Global management consulting firm A.T. Kearney has predicted that there will be a significant increase in mergers and acquisitions (M&A) in the oil and gas sector for 2015 as a result of oil prices falling below US$50

According to its latest report, the intense pressure on prices has challenged cash flows and, therefore, oil companies needed to have a clear response to the situation — both near term but also long term. Companies are expected to respond with M&A to reshape the competitive landscape to their advantage.

M&A in oil and gas had showed a strong recovery in 2014 after a slow 2013, and with recent oil price decreases and OPEC’s decision not to cut output, 2015 is set to witness even further M&A activity across the value chain. These strategic deals would be the key to growing value and aiding companies to navigate market turbulence.

Richard Forrest, global lead Partner for the Energy Practice and co-author of the Oil & Gas M&A study at A.T. Kearney, said, “Strategic approaches to M&A are critical to address the intense cost and cash-flow pressures experienced by oil and gas players. Our analysis and discussions with industry executives revealed the likely onset of a new wave of mergers and acquisitions across the value chain in the next six to 12 months.
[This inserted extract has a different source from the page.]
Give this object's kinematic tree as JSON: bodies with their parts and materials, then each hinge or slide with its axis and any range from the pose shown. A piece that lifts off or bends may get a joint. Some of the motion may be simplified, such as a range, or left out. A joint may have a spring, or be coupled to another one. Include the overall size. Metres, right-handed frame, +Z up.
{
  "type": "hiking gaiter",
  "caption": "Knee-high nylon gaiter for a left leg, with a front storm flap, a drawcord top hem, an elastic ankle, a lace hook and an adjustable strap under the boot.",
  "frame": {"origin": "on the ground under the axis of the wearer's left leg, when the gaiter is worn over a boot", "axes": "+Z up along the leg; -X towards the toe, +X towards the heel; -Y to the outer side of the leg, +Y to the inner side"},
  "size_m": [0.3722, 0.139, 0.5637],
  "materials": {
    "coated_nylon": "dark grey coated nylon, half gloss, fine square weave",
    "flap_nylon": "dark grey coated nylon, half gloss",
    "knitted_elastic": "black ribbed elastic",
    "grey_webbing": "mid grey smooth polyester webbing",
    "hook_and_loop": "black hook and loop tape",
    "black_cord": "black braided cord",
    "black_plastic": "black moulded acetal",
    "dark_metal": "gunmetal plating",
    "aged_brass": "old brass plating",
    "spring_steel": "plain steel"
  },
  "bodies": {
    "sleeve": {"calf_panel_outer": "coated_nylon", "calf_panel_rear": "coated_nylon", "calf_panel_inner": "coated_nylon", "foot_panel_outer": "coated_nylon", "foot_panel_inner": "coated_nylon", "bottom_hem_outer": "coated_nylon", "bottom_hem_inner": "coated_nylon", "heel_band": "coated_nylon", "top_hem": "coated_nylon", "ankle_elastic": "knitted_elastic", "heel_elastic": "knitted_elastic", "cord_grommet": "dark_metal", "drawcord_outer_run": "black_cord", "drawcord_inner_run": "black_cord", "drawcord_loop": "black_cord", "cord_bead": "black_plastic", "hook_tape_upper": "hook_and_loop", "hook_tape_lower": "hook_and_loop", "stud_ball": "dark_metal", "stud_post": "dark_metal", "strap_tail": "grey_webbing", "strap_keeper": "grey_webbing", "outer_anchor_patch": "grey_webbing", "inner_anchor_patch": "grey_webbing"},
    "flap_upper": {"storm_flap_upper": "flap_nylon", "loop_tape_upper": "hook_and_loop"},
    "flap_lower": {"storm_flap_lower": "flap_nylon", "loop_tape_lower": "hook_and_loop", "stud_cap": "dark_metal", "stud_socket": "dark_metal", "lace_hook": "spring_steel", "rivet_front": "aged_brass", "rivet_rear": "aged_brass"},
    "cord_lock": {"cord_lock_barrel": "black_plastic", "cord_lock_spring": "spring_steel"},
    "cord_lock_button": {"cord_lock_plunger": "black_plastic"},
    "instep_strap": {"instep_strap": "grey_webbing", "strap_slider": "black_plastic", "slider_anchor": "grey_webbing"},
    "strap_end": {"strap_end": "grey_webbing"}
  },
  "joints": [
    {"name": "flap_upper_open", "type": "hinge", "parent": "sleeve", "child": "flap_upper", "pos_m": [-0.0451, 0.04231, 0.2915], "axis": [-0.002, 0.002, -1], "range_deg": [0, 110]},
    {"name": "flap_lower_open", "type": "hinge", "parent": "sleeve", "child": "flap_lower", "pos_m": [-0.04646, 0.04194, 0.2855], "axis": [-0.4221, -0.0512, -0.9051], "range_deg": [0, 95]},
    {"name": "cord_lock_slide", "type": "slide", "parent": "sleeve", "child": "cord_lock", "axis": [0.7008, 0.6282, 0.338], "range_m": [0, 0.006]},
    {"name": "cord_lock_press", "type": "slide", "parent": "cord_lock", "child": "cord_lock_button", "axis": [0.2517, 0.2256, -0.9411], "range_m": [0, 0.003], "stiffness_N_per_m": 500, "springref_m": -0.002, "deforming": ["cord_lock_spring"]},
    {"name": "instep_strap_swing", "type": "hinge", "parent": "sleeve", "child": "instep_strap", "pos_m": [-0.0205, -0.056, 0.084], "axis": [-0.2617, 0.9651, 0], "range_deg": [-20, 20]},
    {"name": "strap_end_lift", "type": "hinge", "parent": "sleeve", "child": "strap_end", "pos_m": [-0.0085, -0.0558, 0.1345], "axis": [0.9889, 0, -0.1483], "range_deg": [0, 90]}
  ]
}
“The window of opportunity may be shorter than expected and will be driven by oil price expectations. Those companies with strong cash flow and healthy balance sheets will be able to leverage opportunities, while others will need to define strategies just to survive.”
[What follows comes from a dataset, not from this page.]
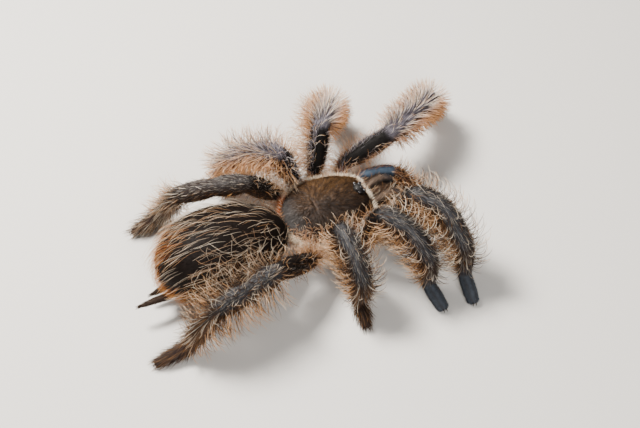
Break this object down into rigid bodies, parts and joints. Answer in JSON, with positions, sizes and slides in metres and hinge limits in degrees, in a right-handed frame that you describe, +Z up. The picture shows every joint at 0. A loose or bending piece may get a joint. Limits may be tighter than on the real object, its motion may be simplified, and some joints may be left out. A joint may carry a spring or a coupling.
{
  "type": "curly-haired tarantula",
  "caption": "Life-size curly-haired tarantula standing still, knees drawn up, with a black furry abdomen, bronze back shield and long tan curls on its legs.",
  "frame": {"origin": "on the floor, under the middle of the whole animal", "axes": "+X is where the animal faces, +Y is its left side, +Z is up"},
  "size_m": [0.1116, 0.0834, 0.0265],
  "materials": {
    "shield": "bronze-brown horny shield with a short golden down and a pale fringe",
    "black_velvet": "black velvet coat with long pale curls over it",
    "grey_brown": "grey-brown coat with tan and cream curls",
    "slate_foot": "short dark slate-grey coat, velvety under the foot",
    "pale_jaw": "pale tan coat over a grey-brown jaw",
    "horn": "black polished horn",
    "pink_skin": "soft pinkish-brown skin",
    "eye": "glossy dark eye"
  },
  "bodies": {
    "root": {"carapace": "shield", "eye_tubercle": "black_velvet", "eye_left_front_middle": "eye", "eye_right_front_middle": "eye", "eye_left_front_side": "eye", "eye_right_front_side": "eye", "eye_left_back_side": "eye", "eye_right_back_side": "eye", "eye_left_back_middle": "eye", "eye_right_back_middle": "eye", "sternum": "black_velvet", "pedicel": "pink_skin", "abdomen": "black_velvet", "spinneret_right_long": "black_velvet", "spinneret_left_long": "black_velvet", "spinneret_right_short": "black_velvet", "spinneret_left_short": "black_velvet", "chelicera_left": "pale_jaw", "fang_left": "horn", "chelicera_right": "pale_jaw", "fang_right": "horn", "leg_left_1_coxa": "black_velvet", "leg_left_1_femur": "black_velvet", "leg_left_1_tibia": "grey_brown", "leg_left_1_foot": "slate_foot", "leg_left_2_coxa": "black_velvet", "leg_left_2_femur": "black_velvet", "leg_left_2_tibia": "grey_brown", "leg_left_2_foot": "slate_foot", "leg_left_3_coxa": "black_velvet", "leg_left_3_femur": "black_velvet", "leg_left_3_tibia": "grey_brown", "leg_left_3_foot": "slate_foot", "leg_left_4_coxa": "black_velvet", "leg_left_4_femur": "black_velvet", "leg_left_4_tibia": "grey_brown", "leg_left_4_foot": "slate_foot", "leg_right_1_coxa": "black_velvet", "leg_right_1_femur": "black_velvet", "leg_right_1_tibia": "grey_brown", "leg_right_1_foot": "slate_foot", "leg_right_2_coxa": "black_velvet", "leg_right_2_femur": "black_velvet", "leg_right_2_tibia": "grey_brown", "leg_right_2_foot": "slate_foot", "leg_right_3_coxa": "black_velvet", "leg_right_3_femur": "black_velvet", "leg_right_3_tibia": "grey_brown", "leg_right_3_foot": "slate_foot", "leg_right_4_coxa": "black_velvet", "leg_right_4_femur": "black_velvet", "leg_right_4_tibia": "grey_brown", "leg_right_4_foot": "slate_foot", "palp_left_coxa": "black_velvet", "palp_left_femur": "grey_brown", "palp_left_tibia": "grey_brown", "palp_right_coxa": "black_velvet", "palp_right_femur": "grey_brown", "palp_right_tibia": "grey_brown"}
  },
  "joints": []
}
The report added that all players in the industry could benefit from a strategic approach to M&A, including international oil companies (IOCs), national oil companies (NOCs), independent oil companies, service sector businesses and financial investors.
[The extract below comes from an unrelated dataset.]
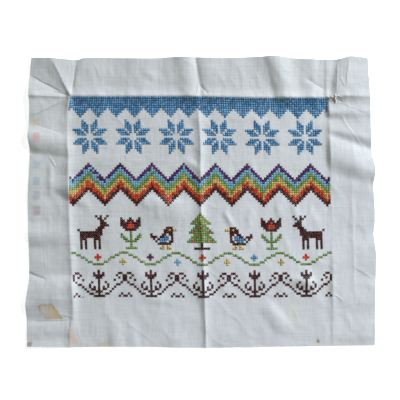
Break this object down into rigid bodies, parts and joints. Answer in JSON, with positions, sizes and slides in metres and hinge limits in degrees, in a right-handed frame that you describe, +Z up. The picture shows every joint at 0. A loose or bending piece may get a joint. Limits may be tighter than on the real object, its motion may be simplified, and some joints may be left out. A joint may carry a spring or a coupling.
{
  "type": "cross stitch sampler",
  "caption": "Unframed cross stitch sampler on plain woven cotton, lying flat, with pressed creases, pleated margins and floss worked in bands.",
  "frame": {"origin": "on the table under the middle of the cloth's box", "axes": "+X to the right of the worked side, +Y towards its top edge, +Z up out of the worked face"},
  "size_m": [0.4672, 0.389, 0.0121],
  "materials": {
    "cotton_ground": "plain woven cotton, matt, creased, with a few tan stains",
    "floss_blue": "stranded cotton floss, soft sheen",
    "floss_aqua": "stranded cotton floss, soft sheen",
    "floss_maroon": "stranded cotton floss, soft sheen",
    "floss_red": "stranded cotton floss, soft sheen",
    "floss_gold": "stranded cotton floss, soft sheen",
    "floss_green": "stranded cotton floss, soft sheen",
    "floss_purple": "stranded cotton floss, soft sheen"
  },
  "bodies": {
    "root": {"sampler_cloth": "cotton_ground"}
  },
  "joints": []
}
Jose Alberich, partner at A.T. Kearney Middle East, noted, “For Middle East players — NOCs, IOCs and oil majors operating in the region — there may be opportunities to strengthen their positions with strategic M&A deals. Attractive assets might struggle with the lower oil prices, and as they become distressed may turn into viable targets for larger players.

“However, lower oil prices may well mean less cash available to potential buyers, so any moves made will be very selective. All activity will be carefully considered, with NOCs reassessing strategies to ensure proactive moves fit their mandate and government objectives.”

The study said that for IOCs, optimising portfolios would continue to be the focus and divestment of downstream and non-core assets could accelerate to enable funding of targeted upstream activity and meeting cash flow needs throughout 2015. Mega deals for scale synergy are expected to be limited.

The study also determined that IOCs would favour selective acquisitions to build in their chosen areas and the M&A activity for NOCs would be aligned with the national agenda of their host government, which was often strongly influenced by near-term domestic needs and government agendas as much as by economic and business strategies.

The study also revealed that independent oil companies’ success in M&A would be determined by balance-sheet strength and varying levels of exposure to assets with higher breakeven oil prices. The more ‘adventurous’ financial investors may take the opportunity to enter the market; however, the current margin squeeze, low oil prices, and sluggish demand could suppress some investors’ appetites.

Financial investors were likely to acquire in the oilfield services sector, downstream divestments by IOCs, and for those with confidence, some upstream assets beyond the traditional mature production.

Oil service companies would continue to be hit hard as operator margins are squeezed and this is also expected to impact service providers. There is significant potential for consolidation and investors with capital to invest will continue to be active, plus new entrants such as large engineering companies could make strategic moves to enter the market.

Forrest noted, “Businesses with the foresight to take first-mover advantage can make significant strategic gains in what will be a very dynamic competitive landscape.”